- Problem
Scan the entries below and extract each line with the word "object" in it.

[begin Data rows]

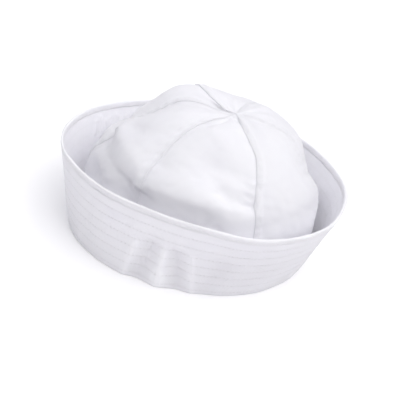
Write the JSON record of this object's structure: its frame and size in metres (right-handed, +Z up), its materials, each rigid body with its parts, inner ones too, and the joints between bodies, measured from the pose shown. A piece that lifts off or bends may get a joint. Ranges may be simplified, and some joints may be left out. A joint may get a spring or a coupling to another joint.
{
  "type": "sailor cap",
  "caption": "White cotton sailor cap: a soft gored dome inside a tall stitched brim that is turned up all round.",
  "frame": {"origin": "centre of the oval base fold, on the surface that the cap rests on", "axes": "+Z up towards the crown's tip, +Y towards the back of the cap along its long axis, +X its right side"},
  "size_m": [0.2131, 0.2294, 0.119],
  "materials": {
    "crown_twill": "white cotton twill, soft, with a faint sheen",
    "brim_twill": "white cotton twill in several plies, closely stitched",
    "hem_twill": "white cotton twill, folded over and pressed",
    "thread": "white cotton sewing thread"
  },
  "bodies": {
    "root": {"brim": "brim_twill", "brim_hem": "hem_twill", "crown_gore_1": "crown_twill", "crown_gore_2": "crown_twill", "crown_gore_3": "crown_twill", "crown_gore_4": "crown_twill", "crown_gore_5": "crown_twill", "crown_gore_6": "crown_twill"}
  },
  "joints": []
}
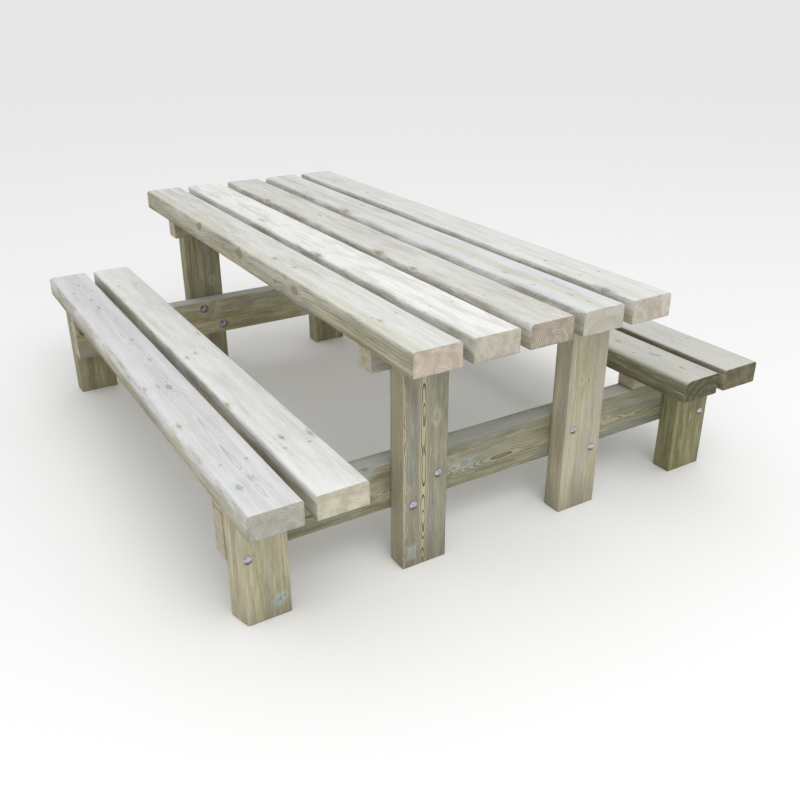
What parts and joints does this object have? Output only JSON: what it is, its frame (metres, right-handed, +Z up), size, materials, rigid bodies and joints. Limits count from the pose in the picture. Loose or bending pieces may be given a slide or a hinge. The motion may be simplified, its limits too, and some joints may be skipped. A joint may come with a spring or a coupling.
{
  "type": "picnic table",
  "caption": "Heavy timber walk-in picnic table: spaced-board top and two slatted benches joined by bolted end frames with low cross rails.",
  "frame": {"origin": "on the ground, in the middle of the table", "axes": "+X across the table from the left bench to the right bench, +Y along the boards towards the rear end, +Z up"},
  "size_m": [1.732, 2.08, 0.735],
  "materials": {
    "table_board_wood": "bleached, weathered green-treated softwood, matt",
    "seat_board_wood": "bleached, weathered green-treated softwood, matt",
    "leg_wood": "green-treated planed softwood, matt",
    "frame_wood": "green-treated planed softwood, matt",
    "bolt_zinc": "zinc-plated steel, lightly dulled",
    "screw_zinc": "coated steel, dulled"
  },
  "bodies": {
    "root": {"table_board_1": "table_board_wood", "table_board_2": "table_board_wood", "table_board_3": "table_board_wood", "table_board_4": "table_board_wood", "table_board_5": "table_board_wood", "left_seat_board_inner": "seat_board_wood", "left_seat_board_outer": "seat_board_wood", "right_seat_board_inner": "seat_board_wood", "right_seat_board_outer": "seat_board_wood", "front_left_table_leg": "leg_wood", "front_left_bench_leg": "leg_wood", "front_left_seat_packer": "frame_wood", "front_right_table_leg": "leg_wood", "front_right_bench_leg": "leg_wood", "front_right_seat_packer": "frame_wood", "front_cross_rail": "frame_wood", "front_table_bearer": "frame_wood", "front_frame_bolts": "bolt_zinc", "front_frame_washers": "bolt_zinc", "front_frame_nuts": "bolt_zinc", "front_tabletop_screws": "screw_zinc", "front_seat_screws": "screw_zinc", "rear_left_table_leg": "leg_wood", "rear_left_bench_leg": "leg_wood", "rear_left_seat_packer": "frame_wood", "rear_right_table_leg": "leg_wood", "rear_right_bench_leg": "leg_wood", "rear_right_seat_packer": "frame_wood", "rear_cross_rail": "frame_wood", "rear_table_bearer": "frame_wood", "rear_frame_bolts": "bolt_zinc", "rear_frame_washers": "bolt_zinc", "rear_frame_nuts": "bolt_zinc", "rear_tabletop_screws": "screw_zinc", "rear_seat_screws": "screw_zinc"}
  },
  "joints": []
}
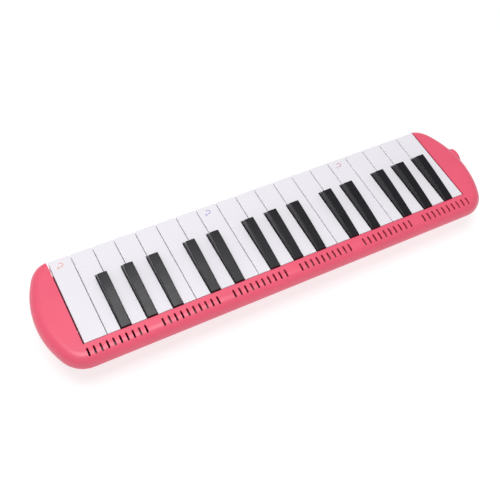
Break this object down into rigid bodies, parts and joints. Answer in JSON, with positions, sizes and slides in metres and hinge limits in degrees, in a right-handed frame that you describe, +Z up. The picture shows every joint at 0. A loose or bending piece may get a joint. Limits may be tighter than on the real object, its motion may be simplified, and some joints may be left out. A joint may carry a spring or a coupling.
{
  "type": "melodica",
  "caption": "Keyboard wind instrument with a rounded plastic case, slotted rear rail, sprung white and black keys that open reed valves, and a mouthpiece socket at the bass end.",
  "frame": {"origin": "middle of the flat base, on the surface it rests on", "axes": "+X to the player's right (treble end), -Y towards the player (key fronts), +Z up"},
  "size_m": [0.4248, 0.1022, 0.0469],
  "materials": {
    "case_pink": "satin",
    "white_plastic": "gloss",
    "black_plastic": "satin",
    "inner_plastic": "matte",
    "socket_plastic": "satin",
    "reed_brass": "satin",
    "steel": "satin",
    "rubber": "matte",
    "felt": "matte"
  },
  "bodies": {
    "case": {"upper_case": "case_pink", "lower_case": "case_pink", "cell_block": "inner_plastic", "wind_tray": "inner_plastic", "tray_gasket": "rubber", "reed_plate_low": "reed_brass", "reed_plate_high": "reed_brass", "reeds_low": "reed_brass", "reeds_high": "reed_brass", "reed_plate_screws": "steel", "tray_screws": "steel", "block_screws": "steel", "case_screws": "steel", "pivot_shaft": "steel", "shaft_clips": "steel", "key_springs": "steel", "white_stop_felt": "felt", "black_stop_felt": "felt", "mouthpiece_socket": "socket_plastic", "socket_seal": "rubber", "drain_spring": "steel"},
    "key_f3": {"white_key_f3": "white_plastic"},
    "key_fs3": {"black_key_fs3": "black_plastic"},
    "key_g3": {"white_key_g3": "white_plastic"},
    "key_gs3": {"black_key_gs3": "black_plastic"},
    "key_a3": {"white_key_a3": "white_plastic"},
    "key_as3": {"black_key_as3": "black_plastic"},
    "key_b3": {"white_key_b3": "white_plastic"},
    "key_c4": {"white_key_c4": "white_plastic"},
    "key_cs4": {"black_key_cs4": "black_plastic"},
    "key_d4": {"white_key_d4": "white_plastic"},
    "key_ds4": {"black_key_ds4": "black_plastic"},
    "key_e4": {"white_key_e4": "white_plastic"},
    "key_f4": {"white_key_f4": "white_plastic"},
    "key_fs4": {"black_key_fs4": "black_plastic"},
    "key_g4": {"white_key_g4": "white_plastic"},
    "key_gs4": {"black_key_gs4": "black_plastic"},
    "key_a4": {"white_key_a4": "white_plastic"},
    "key_as4": {"black_key_as4": "black_plastic"},
    "key_b4": {"white_key_b4": "white_plastic"},
    "key_c5": {"white_key_c5": "white_plastic"},
    "key_cs5": {"black_key_cs5": "black_plastic"},
    "key_d5": {"white_key_d5": "white_plastic"},
    "key_ds5": {"black_key_ds5": "black_plastic"},
    "key_e5": {"white_key_e5": "white_plastic"},
    "key_f5": {"white_key_f5": "white_plastic"},
    "key_fs5": {"black_key_fs5": "black_plastic"},
    "key_g5": {"white_key_g5": "white_plastic"},
    "key_gs5": {"black_key_gs5": "black_plastic"},
    "key_a5": {"white_key_a5": "white_plastic"},
    "key_as5": {"black_key_as5": "black_plastic"},
    "key_b5": {"white_key_b5": "white_plastic"},
    "key_c6": {"white_key_c6": "white_plastic"},
    "drain_valve": {"drain_button": "socket_plastic", "drain_seal": "rubber"}
  },
  "joints": [
    {"name": "key_f3_press", "type": "hinge", "parent": "case", "child": "key_f3", "pos_m": [-0.17765, 0.017, 0.027], "axis": [1, 0, 0], "range_deg": [0, 4.5], "stiffness_Nm_per_rad": 0.1, "springref_deg": -20.05, "deforming": ["key_springs"]},
    {"name": "key_fs3_press", "type": "hinge", "parent": "case", "child": "key_fs3", "pos_m": [-0.16735, 0.017, 0.027], "axis": [1, 0, 0], "range_deg": [0, 4.5], "stiffness_Nm_per_rad": 0.1, "springref_deg": -20.05, "deforming": ["key_springs"]},
    {"name": "key_g3_press", "type": "hinge", "parent": "case", "child": "key_g3", "pos_m": [-0.15605, 0.017, 0.027], "axis": [1, 0, 0], "range_deg": [0, 4.5], "stiffness_Nm_per_rad": 0.1, "springref_deg": -20.05, "deforming": ["key_springs"]},
    {"name": "key_gs3_press", "type": "hinge", "parent": "case", "child": "key_gs3", "pos_m": [-0.14475, 0.017, 0.027], "axis": [1, 0, 0], "range_deg": [0, 4.5], "stiffness_Nm_per_rad": 0.1, "springref_deg": -20.05, "deforming": ["key_springs"]},
    {"name": "key_a3_press", "type": "hinge", "parent": "case", "child": "key_a3", "pos_m": [-0.13345, 0.017, 0.027], "axis": [1, 0, 0], "range_deg": [0, 4.5], "stiffness_Nm_per_rad": 0.1, "springref_deg": -20.05, "deforming": ["key_springs"]},
    {"name": "key_as3_press", "type": "hinge", "parent": "case", "child": "key_as3", "pos_m": [-0.12215, 0.017, 0.027], "axis": [1, 0, 0], "range_deg": [0, 4.5], "stiffness_Nm_per_rad": 0.1, "springref_deg": -20.05, "deforming": ["key_springs"]},
    {"name": "key_b3_press", "type": "hinge", "parent": "case", "child": "key_b3", "pos_m": [-0.11185, 0.017, 0.027], "axis": [1, 0, 0], "range_deg": [0, 4.5], "stiffness_Nm_per_rad": 0.1, "springref_deg": -20.05, "deforming": ["key_springs"]},
    {"name": "key_c4_press", "type": "hinge", "parent": "case", "child": "key_c4", "pos_m": [-0.09955, 0.017, 0.027], "axis": [1, 0, 0], "range_deg": [0, 4.5], "stiffness_Nm_per_rad": 0.1, "springref_deg": -20.05, "deforming": ["key_springs"]},
    {"name": "key_cs4_press", "type": "hinge", "parent": "case", "child": "key_cs4", "pos_m": [-0.08835, 0.017, 0.027], "axis": [1, 0, 0], "range_deg": [0, 4.5], "stiffness_Nm_per_rad": 0.1, "springref_deg": -20.05, "deforming": ["key_springs"]},
    {"name": "key_d4_press", "type": "hinge", "parent": "case", "child": "key_d4", "pos_m": [-0.0772, 0.017, 0.027], "axis": [1, 0, 0], "range_deg": [0, 4.5], "stiffness_Nm_per_rad": 0.1, "springref_deg": -20.05, "deforming": ["key_springs"]},
    {"name": "key_ds4_press", "type": "hinge", "parent": "case", "child": "key_ds4", "pos_m": [-0.06605, 0.017, 0.027], "axis": [1, 0, 0], "range_deg": [0, 4.5], "stiffness_Nm_per_rad": 0.1, "springref_deg": -20.05, "deforming": ["key_springs"]},
    {"name": "key_e4_press", "type": "hinge", "parent": "case", "child": "key_e4", "pos_m": [-0.05485, 0.017, 0.027], "axis": [1, 0, 0], "range_deg": [0, 4.5], "stiffness_Nm_per_rad": 0.1, "springref_deg": -20.05, "deforming": ["key_springs"]},
    {"name": "key_f4_press", "type": "hinge", "parent": "case", "child": "key_f4", "pos_m": [-0.04255, 0.017, 0.027], "axis": [1, 0, 0], "range_deg": [0, 4.5], "stiffness_Nm_per_rad": 0.1, "springref_deg": -20.05, "deforming": ["key_springs"]},
    {"name": "key_fs4_press", "type": "hinge", "parent": "case", "child": "key_fs4", "pos_m": [-0.03225, 0.017, 0.027], "axis": [1, 0, 0], "range_deg": [0, 4.5], "stiffness_Nm_per_rad": 0.1, "springref_deg": -20.05, "deforming": ["key_springs"]},
    {"name": "key_g4_press", "type": "hinge", "parent": "case", "child": "key_g4", "pos_m": [-0.02095, 0.017, 0.027], "axis": [1, 0, 0], "range_deg": [0, 4.5], "stiffness_Nm_per_rad": 0.1, "springref_deg": -20.05, "deforming": ["key_springs"]},
    {"name": "key_gs4_press", "type": "hinge", "parent": "case", "child": "key_gs4", "pos_m": [-0.00965, 0.017, 0.027], "axis": [1, 0, 0], "range_deg": [0, 4.5], "stiffness_Nm_per_rad": 0.1, "springref_deg": -20.05, "deforming": ["key_springs"]},
    {"name": "key_a4_press", "type": "hinge", "parent": "case", "child": "key_a4", "pos_m": [0.00165, 0.017, 0.027], "axis": [1, 0, 0], "range_deg": [0, 4.5], "stiffness_Nm_per_rad": 0.1, "springref_deg": -20.05, "deforming": ["key_springs"]},
    {"name": "key_as4_press", "type": "hinge", "parent": "case", "child": "key_as4", "pos_m": [0.01295, 0.017, 0.027], "axis": [1, 0, 0], "range_deg": [0, 4.5], "stiffness_Nm_per_rad": 0.1, "springref_deg": -20.05, "deforming": ["key_springs"]},
    {"name": "key_b4_press", "type": "hinge", "parent": "case", "child": "key_b4", "pos_m": [0.02325, 0.017, 0.027], "axis": [1, 0, 0], "range_deg": [0, 4.5], "stiffness_Nm_per_rad": 0.1, "springref_deg": -20.05, "deforming": ["key_springs"]},
    {"name": "key_c5_press", "type": "hinge", "parent": "case", "child": "key_c5", "pos_m": [0.03555, 0.017, 0.027], "axis": [1, 0, 0], "range_deg": [0, 4.5], "stiffness_Nm_per_rad": 0.1, "springref_deg": -20.05, "deforming": ["key_springs"]},
    {"name": "key_cs5_press", "type": "hinge", "parent": "case", "child": "key_cs5", "pos_m": [0.04675, 0.017, 0.027], "axis": [1, 0, 0], "range_deg": [0, 4.5], "stiffness_Nm_per_rad": 0.1, "springref_deg": -20.05, "deforming": ["key_springs"]},
    {"name": "key_d5_press", "type": "hinge", "parent": "case", "child": "key_d5", "pos_m": [0.0579, 0.017, 0.027], "axis": [1, 0, 0], "range_deg": [0, 4.5], "stiffness_Nm_per_rad": 0.1, "springref_deg": -20.05, "deforming": ["key_springs"]},
    {"name": "key_ds5_press", "type": "hinge", "parent": "case", "child": "key_ds5", "pos_m": [0.06905, 0.017, 0.027], "axis": [1, 0, 0], "range_deg": [0, 4.5], "stiffness_Nm_per_rad": 0.1, "springref_deg": -20.05, "deforming": ["key_springs"]},
    {"name": "key_e5_press", "type": "hinge", "parent": "case", "child": "key_e5", "pos_m": [0.08025, 0.017, 0.027], "axis": [1, 0, 0], "range_deg": [0, 4.5], "stiffness_Nm_per_rad": 0.1, "springref_deg": -20.05, "deforming": ["key_springs"]},
    {"name": "key_f5_press", "type": "hinge", "parent": "case", "child": "key_f5", "pos_m": [0.09255, 0.017, 0.027], "axis": [1, 0, 0], "range_deg": [0, 4.5], "stiffness_Nm_per_rad": 0.1, "springref_deg": -20.05, "deforming": ["key_springs"]},
    {"name": "key_fs5_press", "type": "hinge", "parent": "case", "child": "key_fs5", "pos_m": [0.10285, 0.017, 0.027], "axis": [1, 0, 0], "range_deg": [0, 4.5], "stiffness_Nm_per_rad": 0.1, "springref_deg": -20.05, "deforming": ["key_springs"]},
    {"name": "key_g5_press", "type": "hinge", "parent": "case", "child": "key_g5", "pos_m": [0.11415, 0.017, 0.027], "axis": [1, 0, 0], "range_deg": [0, 4.5], "stiffness_Nm_per_rad": 0.1, "springref_deg": -20.05, "deforming": ["key_springs"]},
    {"name": "key_gs5_press", "type": "hinge", "parent": "case", "child": "key_gs5", "pos_m": [0.12545, 0.017, 0.027], "axis": [1, 0, 0], "range_deg": [0, 4.5], "stiffness_Nm_per_rad": 0.1, "springref_deg": -20.05, "deforming": ["key_springs"]},
    {"name": "key_a5_press", "type": "hinge", "parent": "case", "child": "key_a5", "pos_m": [0.13675, 0.017, 0.027], "axis": [1, 0, 0], "range_deg": [0, 4.5], "stiffness_Nm_per_rad": 0.1, "springref_deg": -20.05, "deforming": ["key_springs"]},
    {"name": "key_as5_press", "type": "hinge", "parent": "case", "child": "key_as5", "pos_m": [0.14805, 0.017, 0.027], "axis": [1, 0, 0], "range_deg": [0, 4.5], "stiffness_Nm_per_rad": 0.1, "springref_deg": -20.05, "deforming": ["key_springs"]},
    {"name": "key_b5_press", "type": "hinge", "parent": "case", "child": "key_b5", "pos_m": [0.15835, 0.017, 0.027], "axis": [1, 0, 0], "range_deg": [0, 4.5], "stiffness_Nm_per_rad": 0.1, "springref_deg": -20.05, "deforming": ["key_springs"]},
    {"name": "key_c6_press", "type": "hinge", "parent": "case", "child": "key_c6", "pos_m": [0.1737, 0.017, 0.027], "axis": [1, 0, 0], "range_deg": [0, 4.5], "stiffness_Nm_per_rad": 0.1, "springref_deg": -20.05, "deforming": ["key_springs"]},
    {"name": "drain_valve_push", "type": "slide", "parent": "case", "child": "drain_valve", "axis": [-1, 0, 0], "range_m": [0, 0.0025], "stiffness_N_per_m": 200, "springref_m": -0.005, "deforming": ["drain_spring"]}
  ]
}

[end Data rows]

- Full output
Write the JSON record of this object's structure: its frame and size in metres (right-handed, +Z up), its materials, each rigid body with its parts, inner ones too, and the joints between bodies, measured from the pose shown. A piece that lifts off or bends may get a joint. Ranges may be simplified, and some joints may be left out. A joint may get a spring or a coupling to another joint.
What parts and joints does this object have? Output only JSON: what it is, its frame (metres, right-handed, +Z up), size, materials, rigid bodies and joints. Limits count from the pose in the picture. Loose or bending pieces may be given a slide or a hinge. The motion may be simplified, its limits too, and some joints may be skipped. A joint may come with a spring or a coupling.
Break this object down into rigid bodies, parts and joints. Answer in JSON, with positions, sizes and slides in metres and hinge limits in degrees, in a right-handed frame that you describe, +Z up. The picture shows every joint at 0. A loose or bending piece may get a joint. Limits may be tighter than on the real object, its motion may be simplified, and some joints may be left out. A joint may carry a spring or a coupling.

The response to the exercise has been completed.